Repeat all of the records verbatim.

==============================

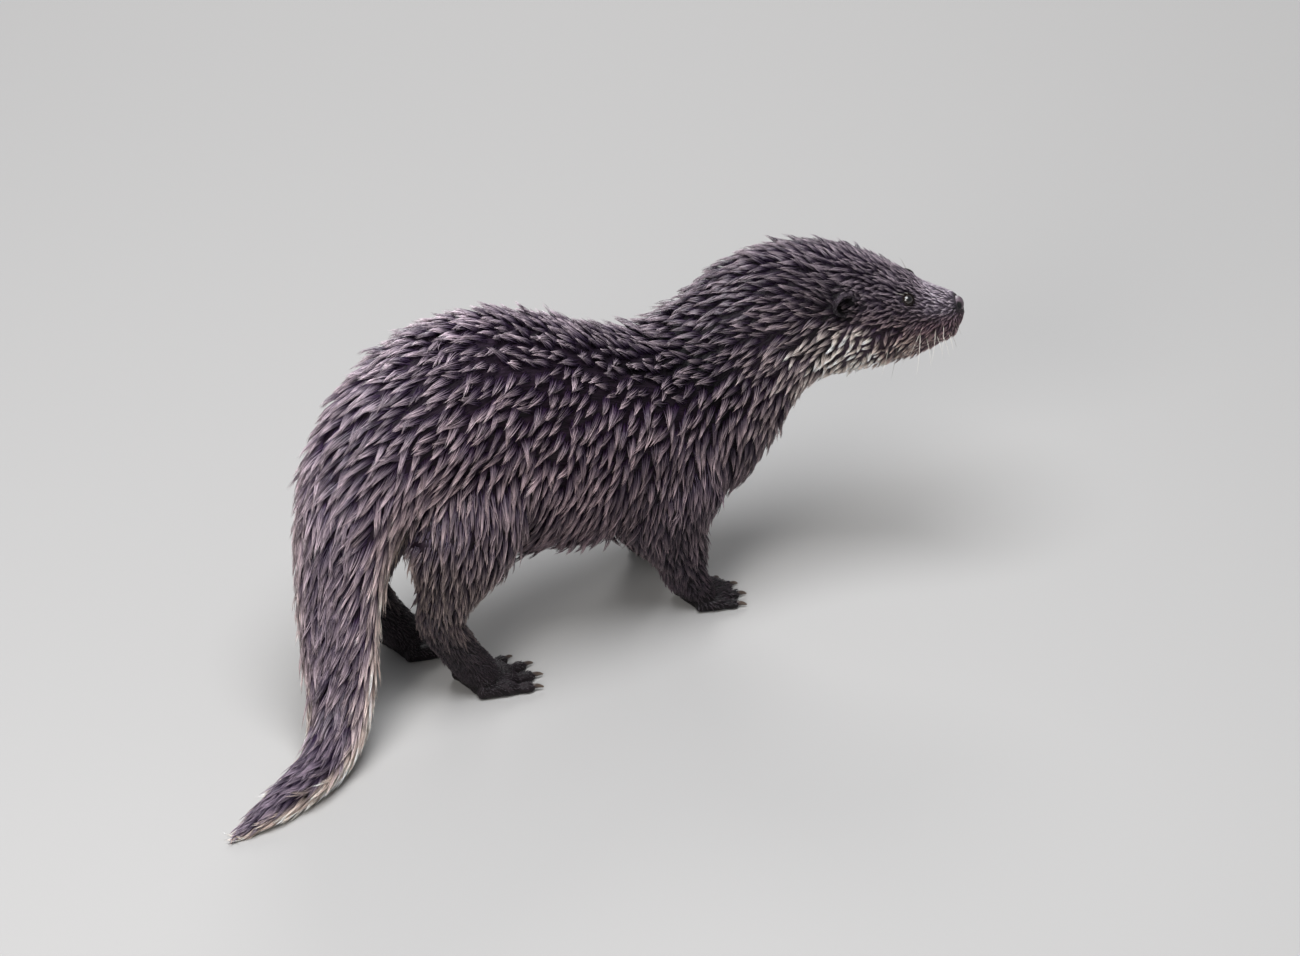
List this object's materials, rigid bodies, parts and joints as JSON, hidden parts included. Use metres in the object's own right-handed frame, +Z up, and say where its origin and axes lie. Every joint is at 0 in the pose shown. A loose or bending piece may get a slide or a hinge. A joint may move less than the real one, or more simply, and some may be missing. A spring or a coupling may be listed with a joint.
{
  "type": "eurasian otter",
  "caption": "Life-size still Eurasian otter, standing with humped back, raised neck turned to its right and tail laid down behind it.",
  "frame": {"origin": "on the floor, under the middle of the part's overall box", "axes": "+X from the tail towards the chest, along the trunk; +Y to the animal's left; +Z up. The head is turned 28 degrees to the animal's right."},
  "size_m": [0.7874, 0.2234, 0.342],
  "materials": {
    "coat": "wet brown fur",
    "pale_coat": "wet cream fur",
    "foot_skin": "damp skin with very short fur",
    "nose": "damp pebbled skin",
    "eye": "wet gloss",
    "claw": "worn horn"
  },
  "bodies": {
    "root": {"eye_right": "eye", "eye_left": "eye", "ear_right": "coat", "ear_left": "coat", "nose_pad": "nose", "lower_jaw": "pale_coat", "head": "coat", "tail_tip": "coat", "tail_end": "coat", "tail_middle": "coat", "tail_root": "coat", "rump": "coat", "loins": "coat", "chest": "coat", "shoulders": "coat", "neck": "coat", "thigh_right": "coat", "shank_right": "coat", "hind_foot_right": "foot_skin", "claw_hind_foot_right_1": "claw", "claw_hind_foot_right_2": "claw", "claw_hind_foot_right_3": "claw", "claw_hind_foot_right_4": "claw", "claw_hind_foot_right_5": "claw", "thigh_left": "coat", "shank_left": "coat", "hind_foot_left": "foot_skin", "claw_hind_foot_left_1": "claw", "claw_hind_foot_left_2": "claw", "claw_hind_foot_left_3": "claw", "claw_hind_foot_left_4": "claw", "claw_hind_foot_left_5": "claw", "upper_arm_right": "coat", "forearm_right": "coat", "front_foot_right": "foot_skin", "claw_front_foot_right_1": "claw", "claw_front_foot_right_2": "claw", "claw_front_foot_right_3": "claw", "claw_front_foot_right_4": "claw", "claw_front_foot_right_5": "claw", "upper_arm_left": "coat", "forearm_left": "coat", "front_foot_left": "foot_skin", "claw_front_foot_left_1": "claw", "claw_front_foot_left_2": "claw", "claw_front_foot_left_3": "claw", "claw_front_foot_left_4": "claw", "claw_front_foot_left_5": "claw"}
  },
  "joints": []
}
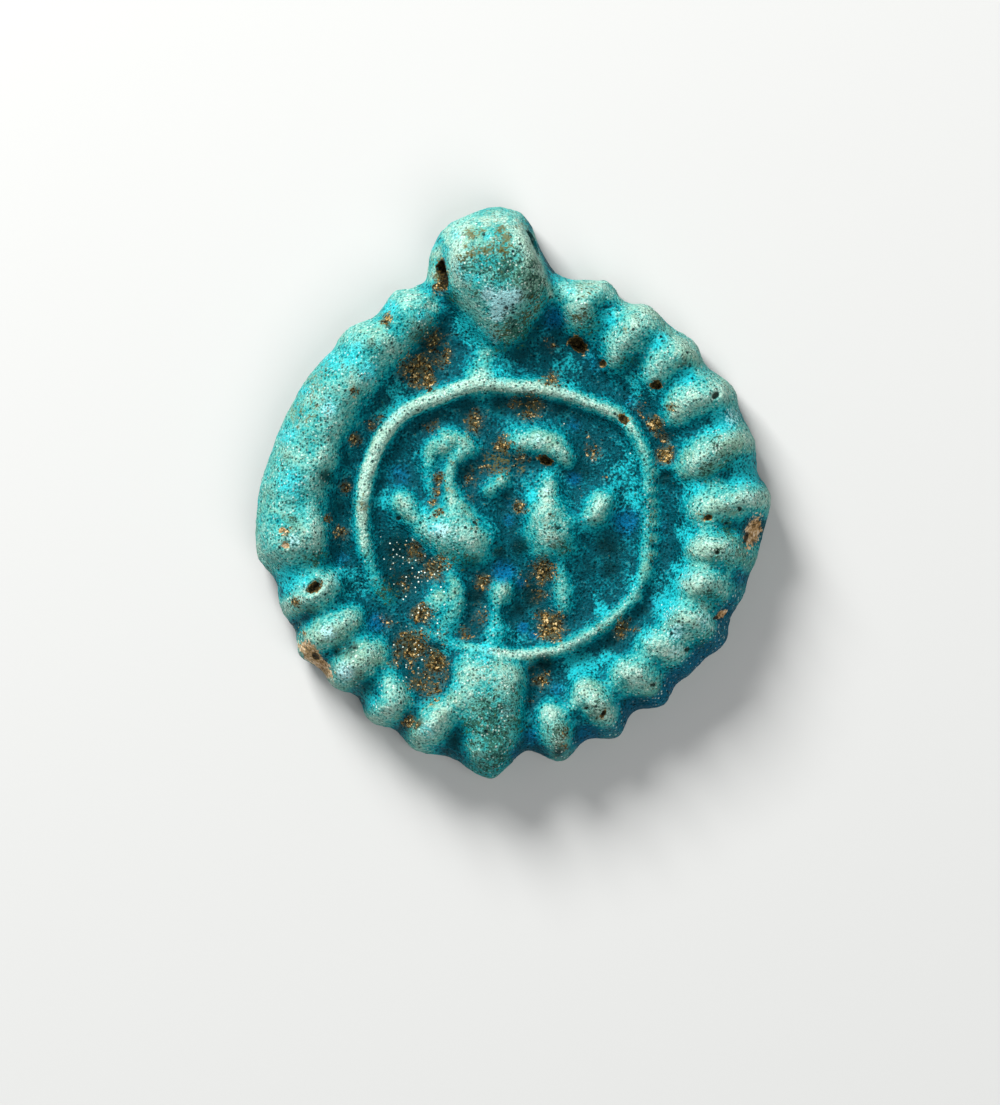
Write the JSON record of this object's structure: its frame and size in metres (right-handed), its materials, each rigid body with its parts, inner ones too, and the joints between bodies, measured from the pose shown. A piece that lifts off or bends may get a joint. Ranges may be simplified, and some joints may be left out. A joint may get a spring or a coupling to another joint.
{
  "type": "faience disc pendant",
  "caption": "Round moulded pendant with a fluted rim, a raised ring around two facing relief figures, a knob at the foot and a pierced lug at the top for a cord.",
  "frame": {"origin": "bottom centre of the bounding box, on the flat back that the pendant lies on", "axes": "+Z out of the moulded front, +Y from the disc's centre towards the pierced lug, +X to the right seen from the front"},
  "size_m": [0.0342, 0.038, 0.0075],
  "materials": {
    "faience": "worn matt turquoise glaze, paler on the high places, deep blue-green in the hollows, with sand in the pits"
  },
  "bodies": {
    "root": {"pendant": "faience"}
  },
  "joints": []
}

==============================

Full solution ::
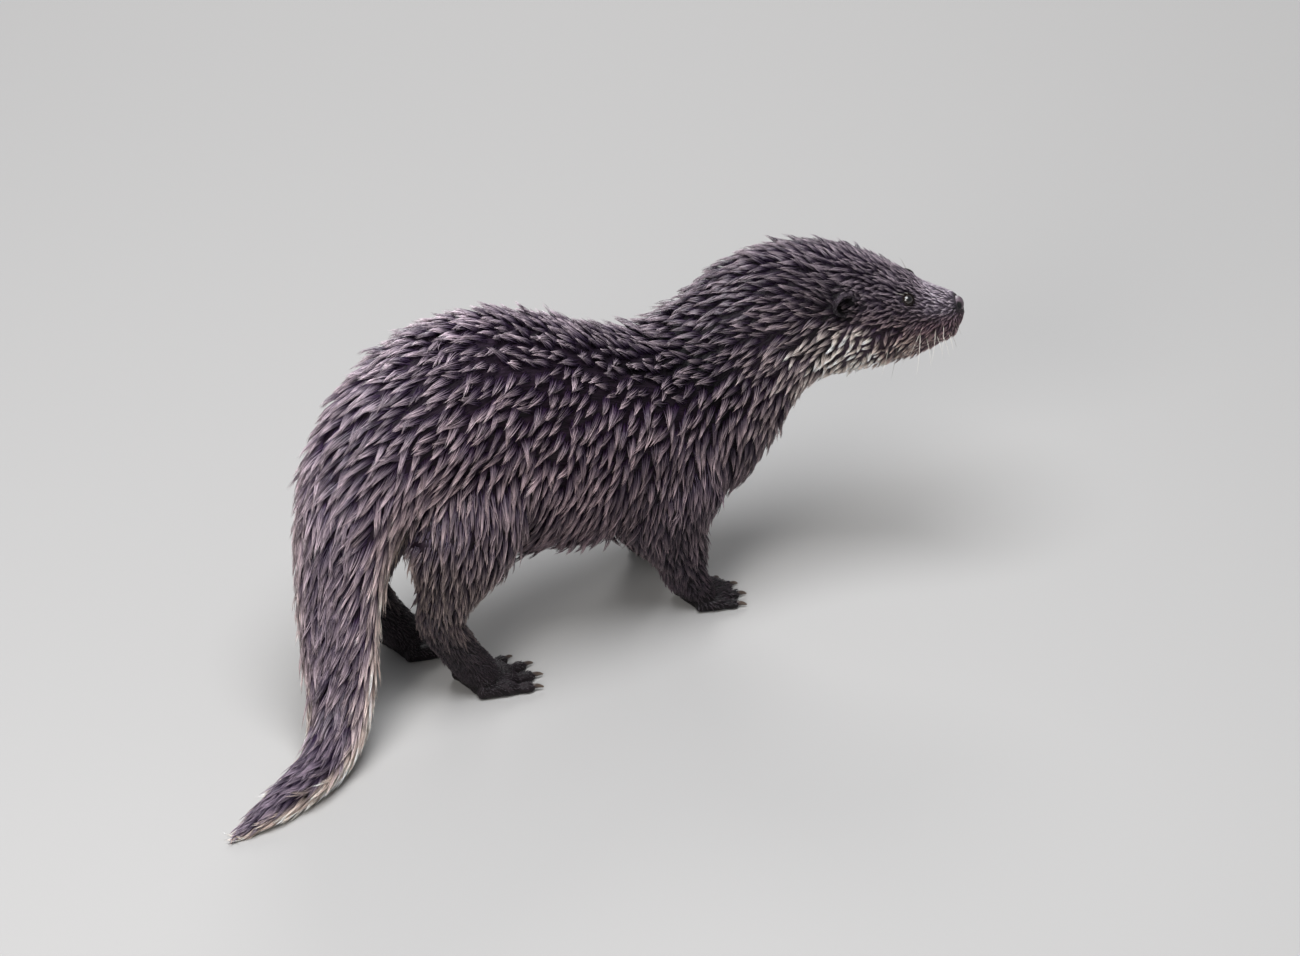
List this object's materials, rigid bodies, parts and joints as JSON, hidden parts included. Use metres in the object's own right-handed frame, +Z up, and say where its origin and axes lie. Every joint is at 0 in the pose shown. A loose or bending piece may get a slide or a hinge. A joint may move less than the real one, or more simply, and some may be missing. A spring or a coupling may be listed with a joint.
{
  "type": "eurasian otter",
  "caption": "Life-size still Eurasian otter, standing with humped back, raised neck turned to its right and tail laid down behind it.",
  "frame": {"origin": "on the floor, under the middle of the part's overall box", "axes": "+X from the tail towards the chest, along the trunk; +Y to the animal's left; +Z up. The head is turned 28 degrees to the animal's right."},
  "size_m": [0.7874, 0.2234, 0.342],
  "materials": {
    "coat": "wet brown fur",
    "pale_coat": "wet cream fur",
    "foot_skin": "damp skin with very short fur",
    "nose": "damp pebbled skin",
    "eye": "wet gloss",
    "claw": "worn horn"
  },
  "bodies": {
    "root": {"eye_right": "eye", "eye_left": "eye", "ear_right": "coat", "ear_left": "coat", "nose_pad": "nose", "lower_jaw": "pale_coat", "head": "coat", "tail_tip": "coat", "tail_end": "coat", "tail_middle": "coat", "tail_root": "coat", "rump": "coat", "loins": "coat", "chest": "coat", "shoulders": "coat", "neck": "coat", "thigh_right": "coat", "shank_right": "coat", "hind_foot_right": "foot_skin", "claw_hind_foot_right_1": "claw", "claw_hind_foot_right_2": "claw", "claw_hind_foot_right_3": "claw", "claw_hind_foot_right_4": "claw", "claw_hind_foot_right_5": "claw", "thigh_left": "coat", "shank_left": "coat", "hind_foot_left": "foot_skin", "claw_hind_foot_left_1": "claw", "claw_hind_foot_left_2": "claw", "claw_hind_foot_left_3": "claw", "claw_hind_foot_left_4": "claw", "claw_hind_foot_left_5": "claw", "upper_arm_right": "coat", "forearm_right": "coat", "front_foot_right": "foot_skin", "claw_front_foot_right_1": "claw", "claw_front_foot_right_2": "claw", "claw_front_foot_right_3": "claw", "claw_front_foot_right_4": "claw", "claw_front_foot_right_5": "claw", "upper_arm_left": "coat", "forearm_left": "coat", "front_foot_left": "foot_skin", "claw_front_foot_left_1": "claw", "claw_front_foot_left_2": "claw", "claw_front_foot_left_3": "claw", "claw_front_foot_left_4": "claw", "claw_front_foot_left_5": "claw"}
  },
  "joints": []
}
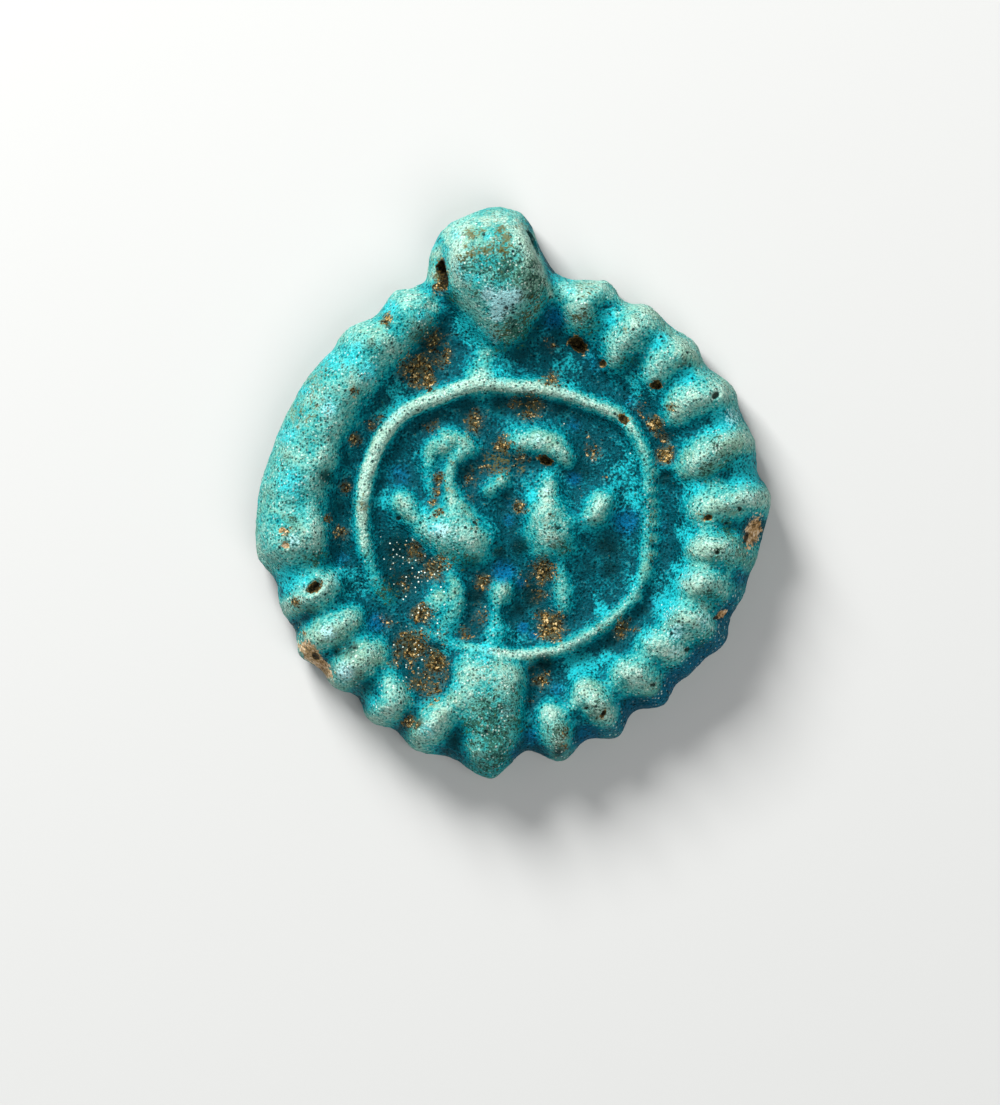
Write the JSON record of this object's structure: its frame and size in metres (right-handed), its materials, each rigid body with its parts, inner ones too, and the joints between bodies, measured from the pose shown. A piece that lifts off or bends may get a joint. Ranges may be simplified, and some joints may be left out. A joint may get a spring or a coupling to another joint.
{
  "type": "faience disc pendant",
  "caption": "Round moulded pendant with a fluted rim, a raised ring around two facing relief figures, a knob at the foot and a pierced lug at the top for a cord.",
  "frame": {"origin": "bottom centre of the bounding box, on the flat back that the pendant lies on", "axes": "+Z out of the moulded front, +Y from the disc's centre towards the pierced lug, +X to the right seen from the front"},
  "size_m": [0.0342, 0.038, 0.0075],
  "materials": {
    "faience": "worn matt turquoise glaze, paler on the high places, deep blue-green in the hollows, with sand in the pits"
  },
  "bodies": {
    "root": {"pendant": "faience"}
  },
  "joints": []
}